Wealth, Poverty, and Morality Theme Icon

In Mark Twain’s The Prince and the Pauper there is a clear disconnect between the extremely wealthy and the extremely poor. From wealthy people’s lofty positions in fine estates far away from the dirt, noise, and misery in London’s slums, they place no real value on the lives of the poor. On the other hand, England’s poor see royalty—and particularly King Henry VIII—as morally bankrupt, corrupt, and unnecessarily cruel. In fact, some say King Henry VIII forced them into a life of crime by passing too many restrictive laws that limited their ability to make money through honest means, including begging. In other words, the lower classes feel victimized by the upper classes, and the upper classes believe the lower classes are subhuman. When an impoverished beggar named Tom Canty gets mistaken for King Henry VIII’s son, Edward Tudor, and vice versa when the two boys swap clothes, each boy learns valuable lessons about how the other half lives and the role social class has in shaping a person’s morality. Through Edward and Tom’s experiences and the decisions that they make when they’re finally restored to their rightful places in the world, Twain examines the corrupting influence of both extreme wealth and extreme poverty, and how each circumstance creates its own vices.

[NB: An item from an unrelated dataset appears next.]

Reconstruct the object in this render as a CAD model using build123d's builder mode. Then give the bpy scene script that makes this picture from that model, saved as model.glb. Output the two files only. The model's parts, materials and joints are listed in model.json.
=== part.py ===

As the Prince of Wales, Edward has been taught to believe that every man, woman, and child in England admires him and is eager to serve him. When he falls in with the men and women of the lower classes, however, he learns that many people scorn his family for the unjust laws they pass. Nobody believes Edward (dressed in Tom’s clothing) when he says that he’s the Prince of Wales, so they feel free to share their opinions on King Henry VIII and his laws. One man believes that “the heavy curse of heaven [will] fall on the land that hath commanded it,” meaning that God will punish those who pass England’s unjust laws. At another point, Edward is nearly murdered by a vindictive Catholic priest turned hermit who says Edward’s “father wrought us evil, he destroyed us” (this refers to the Reformation when Henry VIII established the Church of England and persecuted English Catholics). This shows Edward that his father is not universally praised and loved, but is often seen as a corrupt villain. Most of the criminals Edward meets are extremely poor, and this poverty—which they largely blame on Henry’s laws—drives them to commit crimes like theft and fraud to keep themselves fed. When they’re punished for these crimes, it makes them even more resentful of the rich and even more eager to get revenge on them by continuing to steal.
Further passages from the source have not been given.